La corsa militare dell’Africa

di claudia

di Mario Giro

L’instabilità spinge i governi alla disperata ricerca di contractors e fornitori di armi. Russia, Stati Uniti, Cina si contendono l’influenza politico-militare, ma ci sono altri protagonisti privati, e medie potenze, che partecipano al riarmo africano

L’instabilità è talmente forte da spingere varie leadership africane alla disperata ricerca di contractors o fornitori di armi. Il caso più emblematico è il Mozambico, dove la provincia di Cabo Delgado è preda di una ribellione jihadista dal 2017. Il governo le ha provate tutte: i russi della Wagner, mercenari sudafricani, militari dei Paesi vicini… L’ultima mossa sta avendo un qualche successo: le truppe rwandesi, che tuttavia si fanno pagare in maniera salata. Secondo il Sipri (Stockholm International Peace Research Institute), la Russia è il principale esportatore di armi in Africa, seguita da Stati Uniti, Cina e Francia. Ora l’eccessiva dipendenza dagli armamenti russi potrebbe sguarnire alcune difese africane, a causa dell’embargo e conseguente difficoltà di rifornirsi di pezzi di ricambio. Perciò si prevede un aumento del mercato nero, quello in mano a privati senza scrupoli.

Un altro effetto del conflitto ucraino potrebbe essere il desiderio di espansione del settore africano della difesa. Paesi come Sudafrica, Egitto, Nigeria e Algeria hanno aziende competenti in materia e potrebbero colmare il divario, almeno parzialmente.
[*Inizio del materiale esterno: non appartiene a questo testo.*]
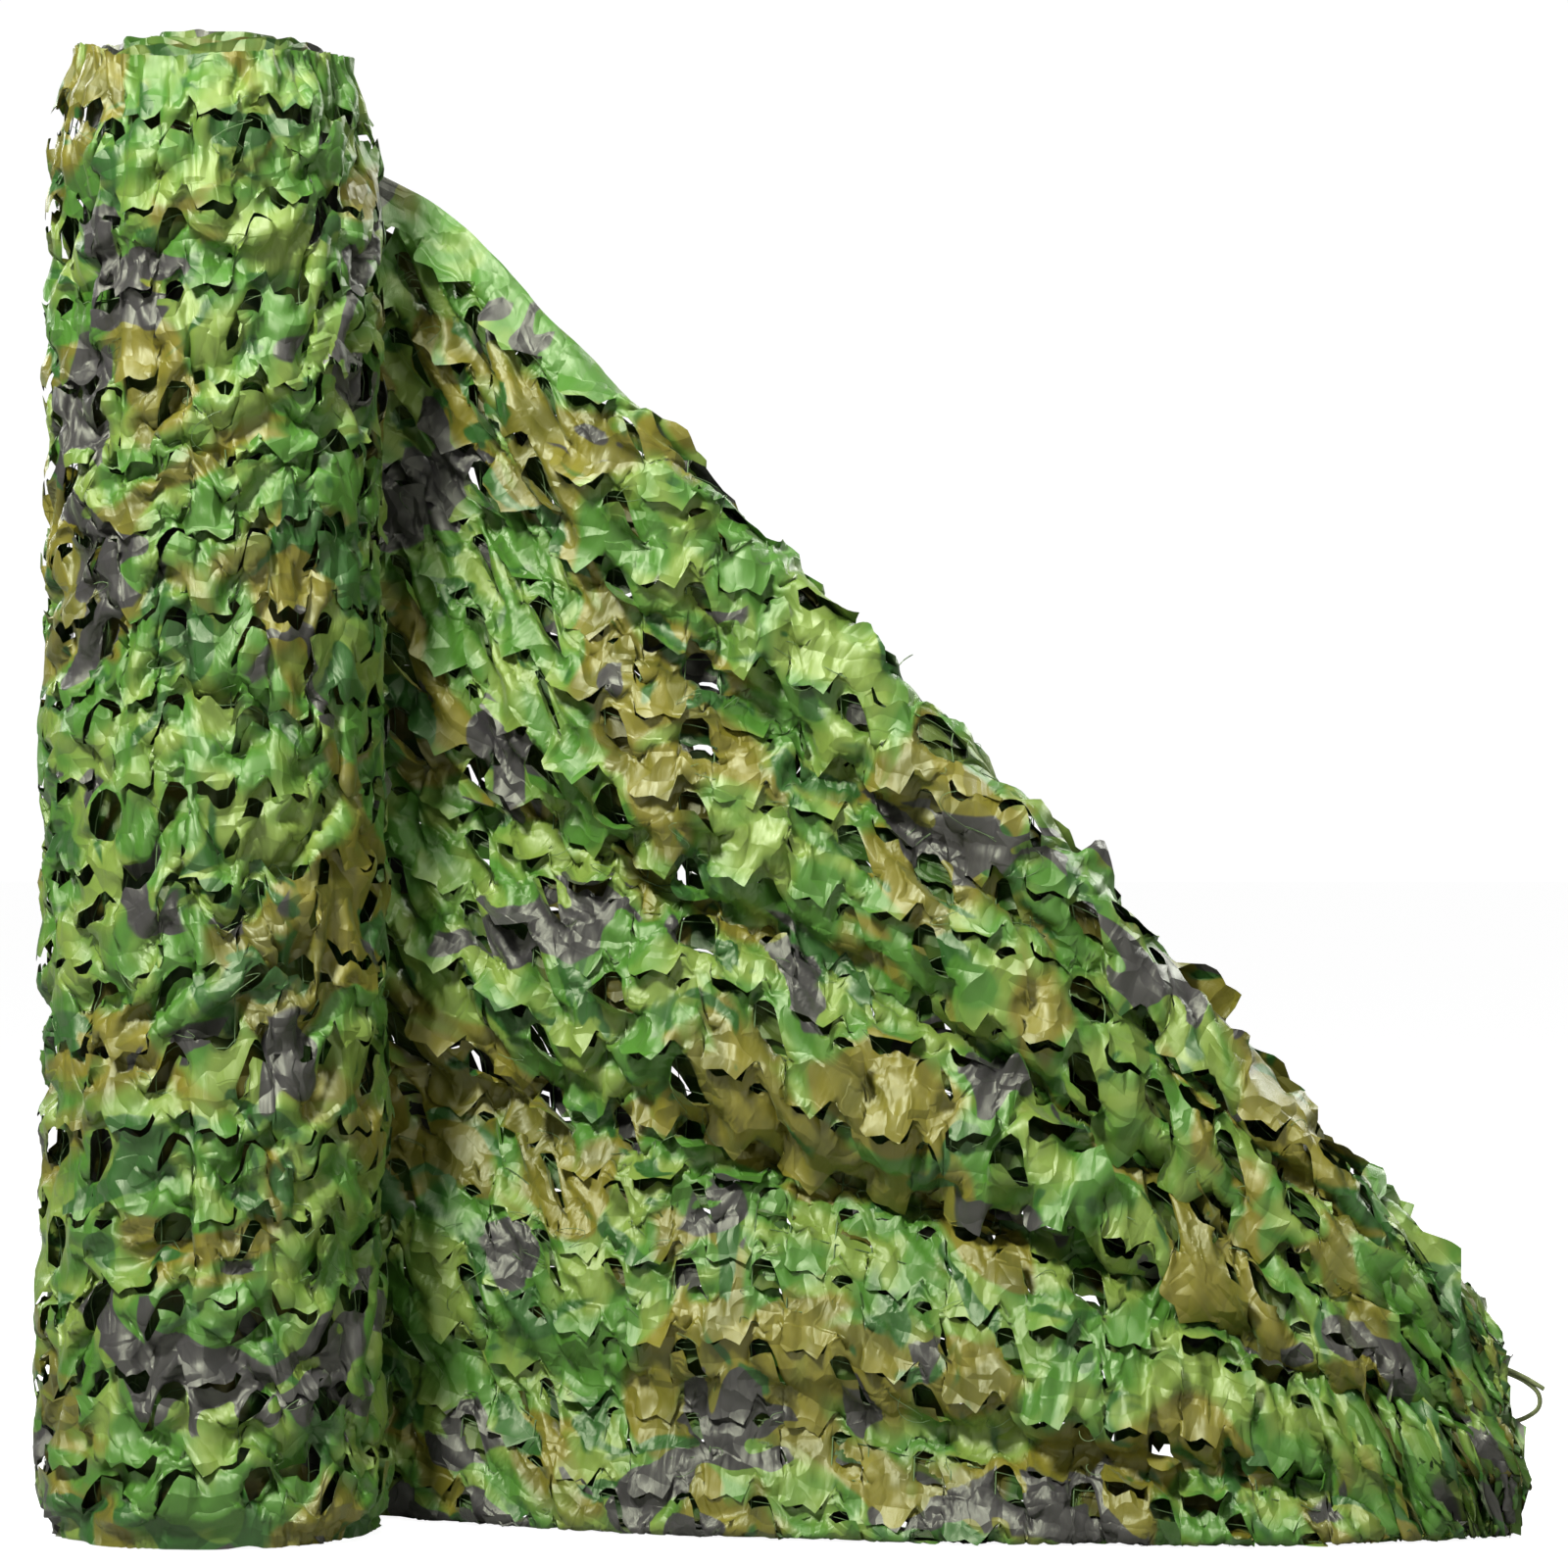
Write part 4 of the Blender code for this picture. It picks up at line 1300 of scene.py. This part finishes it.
end_mesh = surface_mesh("turned_in_end", end_points.reshape(-1, 3), end_faces, end_uvs)
turned_in = add_piece("turned_in_end", end_mesh, leaf_cloth)
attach(turned_in, "root")
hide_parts("loose_end")

# ---- Backing twine and loose threads ----
# A square mesh of thin green twine that the leaf cloth is stitched to from behind, and the short
# frayed threads at its stitches. Both show in the gaps between leaves, and stop short of the end.
TWINE_RADIUS = 0.0007
TWINE_BEHIND = 0.0035
TWINE_LEVELS = (0.038, 0.080)
TWINE_COLUMNS = (0, 10)
TWINE_REPEATS = REPEATS_TURN + REPEATS_LOOSE - 3
TWINE_EVERY = 2
TWINE_MARGIN = 0.004
TWINE_HEIGHTS = 131
TWINE_LOWEST = 0.0008
TWINE_GREEN = (0.10, 0.17, 0.06)
TWINE_ROUGHNESS = 0.75
TWINE_MOTTLE_SCALE = 90.0
TWINE_DARK = 0.5
TWINE_PALE = 1.7
THREADS = 480
THREAD_SEED = 41
THREAD_RADIUS = 0.0004
THREAD_POINTS = 9
THREAD_ROWS = 6
THREAD_REACH = (0.010, 0.036)
THREAD_TURNS = (2.0, 6.0)
THREAD_BACK = 0.002
THREAD_OUT = 0.15
THREAD_OUT_WAVE = 2.6
THREAD_SIDE = 0.6
THREAD_WAVE = 3.0
THREAD_WAVER = 0.5
THREAD_FALL = 0.4
THREAD_LOWEST = 0.0005
THREAD_GREEN = (0.13, 0.21, 0.08)
STEEP = 0.8


def tubes(paths, radius, sides=3):
    """Thin tubes round many paths of equal count: each path point carries a ring square to the path."""
    run = unit(np.gradient(paths, axis=1))
    guide = np.where(np.abs(run[..., 2:3]) > STEEP, [1.0, 0.0, 0.0], [0.0, 0.0, 1.0])
    side = unit(np.cross(run, guide))
    over = np.cross(run, side)
    angle = (np.arange(sides + 1) * 2.0 * math.pi / sides)[:, None]
    ring = side[:, :, None] * np.cos(angle) + over[:, :, None] * np.sin(angle)
    ring = paths[:, :, None] + radius * ring
    count, steps = paths.shape[:2]
    first = np.arange(count)[:, None, None] * steps * (sides + 1)
    faces = grid_faces(steps, sides + 1)[None, :, ::-1] + first
    return ring.reshape(-1, 3), faces.reshape(-1, 4)


def line_across(place, levels):
    """Points of the whole cloth's bed at fixed heights across, column by column: one interpolation."""
    columns = place.shape[1]
    key = (loose_across + KEY_STEP * np.arange(columns)[None, :]).T.ravel()
    wanted = (levels[:, None] + KEY_STEP * np.arange(columns)[None, :]).ravel()
    found = [np.interp(wanted, key, place[..., axis].T.ravel()) for axis in range(3)]
    return np.stack(found, axis=-1).reshape(len(levels), columns, 3)


def twine_material(name, colour):
    """Spun twine: its green varies along its length by noise on Object coordinates."""
    material = plain_material(name, colour, TWINE_ROUGHNESS)
    place = add_node(material, "TexCoord", {}).outputs["Object"]
    mottle = {"Vector": place, "Scale": TWINE_MOTTLE_SCALE}
    mottle = add_node(material, "TexNoise", mottle).outputs["Fac"]
    dark = (*[channel * TWINE_DARK for channel in colour], 1.0)
    pale = (*[min(1.0, channel * TWINE_PALE) for channel in colour], 1.0)
    fill_shader(material, {"Base Color": ramp(material, mottle, first=dark, last=pale)})
    return material


twine_bed = rest_at - bed_normal * TWINE_BEHIND
levels = SELVAGE + REPEAT_ACROSS * np.arange(REPEATS_ACROSS)[:, None] + np.array(TWINE_LEVELS)[None, :]
levels = levels[levels < NET_WIDTH - SELVAGE]
level_lines = line_across(twine_bed, levels)[:, : TWINE_REPEATS * STEPS_ALONG : TWINE_EVERY]
heights = np.linspace(TWINE_MARGIN, NET_WIDTH - TWINE_MARGIN, TWINE_HEIGHTS)
picked = np.arange(TWINE_REPEATS)[:, None] * STEPS_ALONG + np.array(TWINE_COLUMNS)[None, :]
upright_lines = np.transpose(line_across(twine_bed, heights)[:, picked.ravel()], (1, 0, 2))
level_points, level_faces = tubes(level_lines, TWINE_RADIUS)
upright_points, upright_faces = tubes(upright_lines, TWINE_RADIUS)
twine_points = np.concatenate((level_points, upright_points), axis=0)
twine_points[:, 2] = np.maximum(twine_points[:, 2], TWINE_LOWEST)
twine_faces = np.concatenate((level_faces, upright_faces + len(level_points)), axis=0)
twine_mesh = surface_mesh("backing_twine", twine_points, twine_faces)
twine = add_piece("backing_twine", twine_mesh, twine_material("green_twine", TWINE_GREEN))
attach(twine, "root")


def thread_paths(count, seed):
    """Short curls that start at random stitches and wander out, down and sideways as sums of sines."""
    chance = np.random.default_rng(seed)
    row = chance.integers(THREAD_ROWS, settled.shape[0] - THREAD_ROWS, count)
    stitch = chance.integers(0, TWINE_REPEATS * 2, count)
    column = stitch // 2 * STEPS_ALONG + np.array(TWINE_COLUMNS)[stitch % 2]
    column = np.minimum(column, settled.shape[1] - 2)
    root = settled[row, column]
    face = bed_normal[row, column]
    share = np.linspace(0.0, 1.0, THREAD_POINTS)[None, :, None]
    reach = chance.uniform(*THREAD_REACH, count)[:, None, None]
    turn = chance.uniform(0.0, 2.0 * math.pi, (2, count))[..., None, None]
    wave = chance.uniform(*THREAD_TURNS, count)[:, None, None]
    level_way = np.stack((-face[:, 1], face[:, 0], np.zeros(count)), axis=-1)[:, None]
    sway = np.sin(turn[0] + share * wave) - np.sin(turn[0])
    out = face[:, None] * (-THREAD_BACK + THREAD_OUT * reach * np.sin(share * THREAD_OUT_WAVE))
    waver = THREAD_WAVER * np.sin(turn[1] + share * THREAD_WAVE) - THREAD_WAVER * np.sin(turn[1])
    down = np.array([0.0, 0.0, 1.0]) * reach * (waver - THREAD_FALL * share)
    return root[:, None] + out + level_way * (THREAD_SIDE * reach * sway) + down


thread_points, thread_faces = tubes(thread_paths(THREADS, THREAD_SEED), THREAD_RADIUS)
thread_points[:, 2] = np.maximum(thread_points[:, 2], THREAD_LOWEST)
thread_mesh = surface_mesh("loose_threads", thread_points, thread_faces)
threads = add_piece("loose_threads", thread_mesh, twine_material("pale_thread", THREAD_GREEN))
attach(threads, "root")

# ---- Turns inside the roll ----
# The same cloth, wound on itself some fourteen turns deep. Between the leaves of the outer turn the
# next turn shows dark, its colours darkened as painted shade, and at the top the plain selvages lie in
# a loose, uneven spiral, a little darkened as painted shade too.
UNDER_GAP = 0.010
UNDER_COLUMNS = 160
UNDER_ROWS = 150
UNDER_LOW = 0.004
UNDER_HIGH = 1.470
UNDER_FOOT = 0.012
UNDER_HEAD = 1.425
UNDER_LENGTH = 0.93
DIMPLE = 0.0022
DIMPLES_ROUND = (3.0, 5.0, 11.0)
DIMPLES_UP = (17.0, 41.0, 29.0)
DIMPLE_SWAY = 2.0
DIMPLE_SECOND = 0.7
DIMPLE_SHIFT = 1.3
UNDER_PRINT_SHIFT = 2.3
# Painted shade: the next turn's colours are darkened to this share, for the shadow under the outer
# turn.
UNDER_PAINTED_SHADE = 0.42
SPIRAL_TURNS = 14
SPIRAL_INNER = 0.022
SPIRAL_STEPS = 132
SPIRAL_ROWS = 6
SPIRAL_LOW = 1.430
SPIRAL_OUTSIDE = 0.3
SPIRAL_WANDERS = Noise(0.11, 31)
SPIRAL_RIPPLES = Noise(0.035, 32)
SPIRAL_DOME = 0.014
SPIRAL_WANDER = 0.011
SPIRAL_RIPPLE = 0.004
SPIRAL_FLARE = 0.0020
SPIRAL_WAVE = 0.0016
SPIRAL_WAVES = (9.0, 3.0)
SPIRAL_PRINT_SHIFT = 5.1
SPIRAL_PRINT_CLOSER = 0.6
# Painted shade: the wound selvages' colours are darkened to this share, for the shade among the turns.
SPIRAL_PAINTED_SHADE = 0.75


def under_turn(columns, rows):
    """Closed tube a little inside the outer turn, dimpled by sines, with a cap sunk in each end."""
    turned = np.linspace(0.0, 2.0 * math.pi, columns, endpoint=False)[None, :]
    level = np.linspace(UNDER_LOW, UNDER_HIGH, rows)[:, None]
    radius = roll_radius(level) - UNDER_GAP
    sway = DIMPLE_SWAY * np.sin(DIMPLES_ROUND[1] * turned)
    dimple = np.sin(DIMPLES_ROUND[0] * turned + DIMPLES_UP[0] * level)
    dimple = dimple * np.sin(DIMPLES_UP[1] * level + sway)
    second = np.sin(DIMPLES_ROUND[2] * turned - DIMPLES_UP[2] * level + DIMPLE_SHIFT)
    radius = radius + DIMPLE * (dimple + DIMPLE_SECOND * second)
    ring_x = ROLL_X + radius * np.cos(turned)
    ring_y = ROLL_Y + radius * np.sin(turned)
    ring = np.stack((ring_x, ring_y, level + 0.0 * turned), axis=-1)
    foot = np.array([ROLL_X, ROLL_Y, UNDER_FOOT])
    head = np.array([ROLL_X, ROLL_Y, UNDER_HEAD])
    low = between(ring[0], foot, np.array([1.0, 0.5])[:, None, None])
    high = between(ring[-1], head, np.array([0.5, 1.0])[:, None, None])
    high[0, :, 2] = head[2]
    points = np.concatenate((low, ring, high), axis=0)
    points = np.concatenate((points, points[:, :1]), axis=1)
    length = np.linspace(0.0, UNDER_LENGTH, columns + 1)[None, :] + 0.0 * points[..., 2]
    uvs = np.stack((length + UNDER_PRINT_SHIFT, points[..., 2]), axis=-1).reshape(-1, 2)
    return surface_mesh("under_turn", points.reshape(-1, 3), grid_faces(*points.shape[:2]), uvs)


under_cloth_painted_shade = leaf_material("under_cloth_painted_shade", UNDER_PAINTED_SHADE)
under = add_piece("under_turn", under_turn(UNDER_COLUMNS, UNDER_ROWS), under_cloth_painted_shade)
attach(under, "root")
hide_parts("roll")


def spiral_edge(level_low, level_high, rows):
    """Wound selvages: a spiral strip whose edge is uneven by smooth noise and whose radius ripples.

    Radius grows evenly with the angle; the strip runs from level_low up to level_high plus the noise.
    """
    count = SPIRAL_TURNS * SPIRAL_STEPS
    turned = np.arange(count + 1) * 2.0 * math.pi / SPIRAL_STEPS
    part = turned / turned[-1]
    outer = roll_radius(NET_WIDTH) - SPIRAL_OUTSIDE * UNDER_GAP
    radius = between(SPIRAL_INNER, outer, part)
    wander = value_noise(radius * turned, np.zeros_like(turned), *SPIRAL_WANDERS)
    ripple = value_noise(radius * turned, np.zeros_like(turned), *SPIRAL_RIPPLES)
    share = np.linspace(0.0, 1.0, rows)[:, None]
    edge = level_high + SPIRAL_DOME * (1.0 - part**2) + SPIRAL_WANDER * wander + SPIRAL_RIPPLE * ripple
    level = between(level_low, edge, share)
    wave = np.sin(SPIRAL_WAVES[0] * turned + SPIRAL_WAVES[1] * wander)
    reach = radius + (SPIRAL_FLARE * ripple * share + SPIRAL_WAVE * wave * share)
    angle = SEAM_ANGLE - turned
    points = np.stack((ROLL_X + reach * np.cos(angle), ROLL_Y + reach * np.sin(angle), level), axis=-1)
    length = radius * turned + 0.0 * level
    uvs = np.stack((length * SPIRAL_PRINT_CLOSER + SPIRAL_PRINT_SHIFT, level), axis=-1).reshape(-1, 2)
    return surface_mesh("spiral_edge", points.reshape(-1, 3), grid_faces(rows, count + 1), uvs)


edge_mesh = spiral_edge(SPIRAL_LOW, NET_WIDTH, SPIRAL_ROWS)
edges = add_piece("wound_edges_top", edge_mesh, leaf_material("edge_cloth_painted_shade", SPIRAL_PAINTED_SHADE))
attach(edges, "root")
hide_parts("roll")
L’Africa rimane strategica come area di transito del commercio internazionale: una delle preoccupazioni delle grandi potenze è la stabilità di corridoi marittimi come lo Stretto di Gibilterra, il Mar Rosso, lo Stretto di Bab el-Mandeb e il Canale del Mozambico. Da questi colli di bottiglia transita un terzo del commercio tra Asia e America. Instabilità dei Paesi costieri o pirateria potrebbero mettere a repentaglio una globalizzazione commerciale già claudicante. Uno dei temi trattati al vertice Usa-Africa di dicembre (che mancava dal 2014) è stato questo: la proliferazione di basi militari e navali sul continente che riguarda protagonisti vecchi e nuovi, come la Cina (che punta a una seconda base in Guinea Equatoriale dopo quella di Gibuti), la Francia (che si sta riposizionando nel Sahel dopo aver lasciato il Mali), la Russia (che cerca di convincere il Sudan a offrirle una base marittima) e così via. Per questo gli Stati Uniti stanno diventando più assertivi nei confronti degli Stati del continente.

Sono numerose le crisi che provocano aumenti delle forniture militari. La guerra in Tigray ha riacceso le mire eritree nel Corno, mentre il Kenya si sta ritagliando un ruolo di “pacificatore armato”, accettando anche l’addestramento cinese per la polizia nazionale. Dal canto suo, per contrastare la ribellione tigrina Addis Abeba si è rifornita di armi da Sudan, Turchia, Emirati Arabi Uniti, India, Israele, oltre che da Cina e Russia. Anche la Rd Congo cerca il supporto cinese per mettere la sua zona aurifera in sicurezza.

Dopo una decina d’anni di scarso interesse, gli Usa cercano di contrastare i concorrenti anche sul piano delle forniture e dell’addestramento militari. I fattori che provocano crisi e conflitti in Africa sono molto diversificati e legano assieme ragioni etniche, di potere, diseguaglianza economica e povertà, estremismo religioso. Il rischio è che i conflitti si prolunghino all’infinito, favorendo il commercio delle armi. Nelle annose guerre del Kivu (Rd Congo) e del Sahel (Mali e Burkina), gli interventi militari esterni non si sono dimostrati efficaci. È la dimostrazione che lo strumento militare è obsoleto e che la guerra nutre sé stessa all’infinito.

Le numerose insurrezioni africane sono un prodotto dell’esclusione, che assume varie facce solo apparentemente diverse: l’emarginazione di interi popoli o classi (sociali e, più spesso, di età) in Paesi dalle istituzioni già infragilite dalla competizione globale provoca reazioni a catena e fenomeni di imitazione e contagio. Tutte le ribellioni africane fermentano in un clima di estrema povertà, associata a impudica ricchezza legata alla corruzione. Avere un’arma in mano appare a molti giovani impoveriti l’unico modo di affermarsi, come singoli o come gruppo. Paradossalmente, però, ciò favorisce gli interessi delle grandi potenze e dei profittatori privati dell’instabilità globale.